> **Stated problem**: Which lines run from the first one up to and including the one with "const LEAST_CREST_WIDTH = 0.3;"? Print exactly those.

> **Data**:
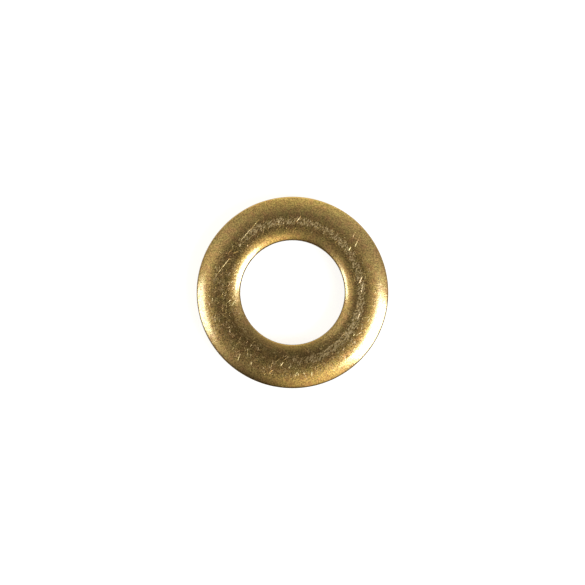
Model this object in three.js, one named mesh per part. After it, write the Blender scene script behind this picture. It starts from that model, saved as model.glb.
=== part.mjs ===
// Flat washer for an M6 bolt, stamped from brass sheet and tumbled.
//
// The washer is one solid: a ring blanked and pierced in one stroke of a
// compound die, so both of its walls are cut from the same side. The die draws
// both edges of the upper face down into a broad roll, burnishes the top of
// each wall, and lets the rest break away at a slight angle. Tumbling then
// rounds every edge.
//
// Millimetres, +Z up. The origin is the centre of the lower face, on the axis
// of the bore.
import * as THREE from "three";

// The ring.
const OUTER_DIAMETER = 11.85;
const BORE_DIAMETER = 6.44;
const THICKNESS = 1.6;

// The rolls: how far in from its wall each one reaches, the radius of its arc,
// and the flat crest that is always left between the two.
const OUTER_ROLL_WIDTH = 1.4;
const OUTER_ROLL_RADIUS = 3.0;
const BORE_ROLL_WIDTH = 0.87;
const BORE_ROLL_RADIUS = 1.9;
const LEAST_CREST_WIDTH = 0.3;

// The walls: a burnished band straight below each roll, then the break, which
// leans back into the metal as it goes down.
const BURNISH_HEIGHT = 0.42;
const BREAK_ANGLE = THREE.MathUtils.degToRad(2.5);

// The tumbled edges, where a roll meets its wall and round the lower face.
const ROLL_EDGE_RADIUS = 0.12;
const LOWER_EDGE_RADIUS = 0.11;

// How finely the round shapes are divided: steps round the ring, and half the
// steps along each round of its section.
const RING_STEPS = 96;
const ROUND_DIVISIONS = 2;

const BRASS = { color: 0xb9944a, metalness: 1.0, roughness: 0.32 };

// A roll is a fillet, so a ring too narrow for both rolls and the crest
// narrows the rolls.
function rollShare() {
  const ringWidth = (OUTER_DIAMETER - BORE_DIAMETER) / 2;
  const rolls = OUTER_ROLL_WIDTH + BORE_ROLL_WIDTH;
  return Math.min(1, (ringWidth - LEAST_CREST_WIDTH) / rolls);
}

// One wall from the lower face up to the crest, as points that give how far
// each is inset from the wall's radius, and its height.
function wall(rollWidth, rollRadius) {
  // The roll's arc meets the round of its edge on the line of their centres.
  const centresApart = rollRadius - ROLL_EDGE_RADIUS;
  const rollAngle = Math.asin((rollWidth - ROLL_EDGE_RADIUS) / centresApart);
  const rollCentre = THICKNESS - rollRadius;
  const shoulder = rollCentre + centresApart * Math.cos(rollAngle);

  const breakTop = shoulder - BURNISH_HEIGHT;
  const breakFoot = LOWER_EDGE_RADIUS * (1 - Math.sin(BREAK_ANGLE));
  const breakInset = (breakTop - breakFoot) * Math.tan(BREAK_ANGLE);
  const lowerInset = breakInset + LOWER_EDGE_RADIUS * Math.cos(BREAK_ANGLE);

  const path = new THREE.Path();
  const [up, level, down] = [0.5 * Math.PI, Math.PI, 1.5 * Math.PI];
  path.absarc(lowerInset, LOWER_EDGE_RADIUS, LOWER_EDGE_RADIUS, down, level + BREAK_ANGLE, true);
  path.lineTo(0, breakTop);
  path.absarc(ROLL_EDGE_RADIUS, shoulder, ROLL_EDGE_RADIUS, level, up + rollAngle, true);
  path.absarc(rollWidth, rollCentre, rollRadius, up + rollAngle, up, true);
  return path.getPoints(ROUND_DIVISIONS);
}

// The section of the ring as a closed outline: up the outer wall, over the
// crest, down the bore's wall and back along the lower face.
function section() {
  const share = rollShare();
  const outer = wall(OUTER_ROLL_WIDTH * share, OUTER_ROLL_RADIUS).map(
    (point) => new THREE.Vector2(OUTER_DIAMETER / 2 - point.x, point.y),
  );
  const bore = wall(BORE_ROLL_WIDTH * share, BORE_ROLL_RADIUS).map(
    (point) => new THREE.Vector2(BORE_DIAMETER / 2 + point.x, point.y),
  );
  return [...outer, ...bore.reverse(), outer[0].clone()];
}

// The section turned about the bore's axis.
function washer() {
  const geometry = new THREE.LatheGeometry(section(), RING_STEPS);
  geometry.rotateX(Math.PI / 2);
  const mesh = new THREE.Mesh(geometry, new THREE.MeshStandardMaterial(BRASS));
  mesh.name = "washer";
  return mesh;
}

const part = new THREE.Group();
part.add(washer());

export default part;
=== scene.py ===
# Flat washer for an M6 bolt: one ring of brass, lying on white paper.
import math

import bpy
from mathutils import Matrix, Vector


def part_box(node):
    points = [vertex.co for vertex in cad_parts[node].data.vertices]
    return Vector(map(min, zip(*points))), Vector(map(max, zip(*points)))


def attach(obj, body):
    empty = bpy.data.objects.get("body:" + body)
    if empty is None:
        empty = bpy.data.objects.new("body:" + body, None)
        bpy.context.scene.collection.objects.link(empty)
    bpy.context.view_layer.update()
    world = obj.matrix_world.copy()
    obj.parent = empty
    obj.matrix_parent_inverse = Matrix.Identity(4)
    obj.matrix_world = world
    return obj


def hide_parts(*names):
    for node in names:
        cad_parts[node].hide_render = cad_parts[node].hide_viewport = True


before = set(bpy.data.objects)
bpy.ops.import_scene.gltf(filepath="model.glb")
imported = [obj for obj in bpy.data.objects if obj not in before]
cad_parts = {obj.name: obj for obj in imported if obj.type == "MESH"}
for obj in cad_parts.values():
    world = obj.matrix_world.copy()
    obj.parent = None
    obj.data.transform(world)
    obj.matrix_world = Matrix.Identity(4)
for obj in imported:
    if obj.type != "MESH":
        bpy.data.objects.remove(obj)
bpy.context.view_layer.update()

MM = 0.001

# ----------------------------------------------------------------------------
# Washer
# A ring of brass sheet, blanked and pierced by one stroke of a compound die,
# which rolls both edges of the upper face over. It is then tumbled with
# thousands of others, which rounds its edges and leaves dents and scratches.
# ----------------------------------------------------------------------------
low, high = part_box("washer")
OUTER_RADIUS = (high.x - low.x) / 2
BORE_RADIUS = min(v.co.xy.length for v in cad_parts["washer"].data.vertices)
THICKNESS = high.z - low.z

# The rolls: how far in from its wall each one reaches, and its radius.
OUTER_ROLL_WIDTH = 1.4 * MM
OUTER_ROLL_RADIUS = 3.0 * MM
BORE_ROLL_WIDTH = 0.87 * MM
BORE_ROLL_RADIUS = 1.9 * MM

# The walls: a burnished band below each roll, then the break, which leans back
# into the metal. A round edge ends each wall above and below.
BURNISH_HEIGHT = 0.42 * MM
BREAK_ANGLE = math.radians(2.5)
ROLL_EDGE_RADIUS = 0.12 * MM
LOWER_EDGE_RADIUS = 0.11 * MM

# How finely the section is divided.
SECTION_STEP = 0.06 * MM
LEAST_ARC_STEPS = 5

# The die's cut reaches halfway into the round edge at either end of a wall.
CUT_REACH = ROLL_EDGE_RADIUS / 2
CUT_FOOT = LOWER_EDGE_RADIUS / 2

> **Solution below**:
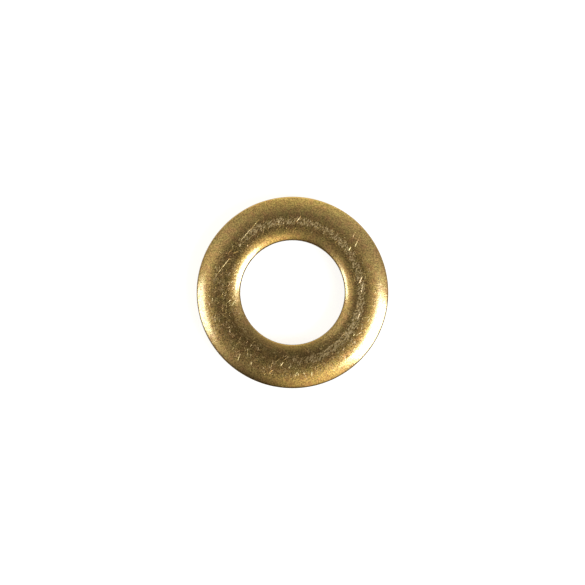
Model this object in three.js, one named mesh per part. After it, write the Blender scene script behind this picture. It starts from that model, saved as model.glb.
=== part.mjs ===
// Flat washer for an M6 bolt, stamped from brass sheet and tumbled.
//
// The washer is one solid: a ring blanked and pierced in one stroke of a
// compound die, so both of its walls are cut from the same side. The die draws
// both edges of the upper face down into a broad roll, burnishes the top of
// each wall, and lets the rest break away at a slight angle. Tumbling then
// rounds every edge.
//
// Millimetres, +Z up. The origin is the centre of the lower face, on the axis
// of the bore.
import * as THREE from "three";

// The ring.
const OUTER_DIAMETER = 11.85;
const BORE_DIAMETER = 6.44;
const THICKNESS = 1.6;

// The rolls: how far in from its wall each one reaches, the radius of its arc,
// and the flat crest that is always left between the two.
const OUTER_ROLL_WIDTH = 1.4;
const OUTER_ROLL_RADIUS = 3.0;
const BORE_ROLL_WIDTH = 0.87;
const BORE_ROLL_RADIUS = 1.9;
const LEAST_CREST_WIDTH = 0.3;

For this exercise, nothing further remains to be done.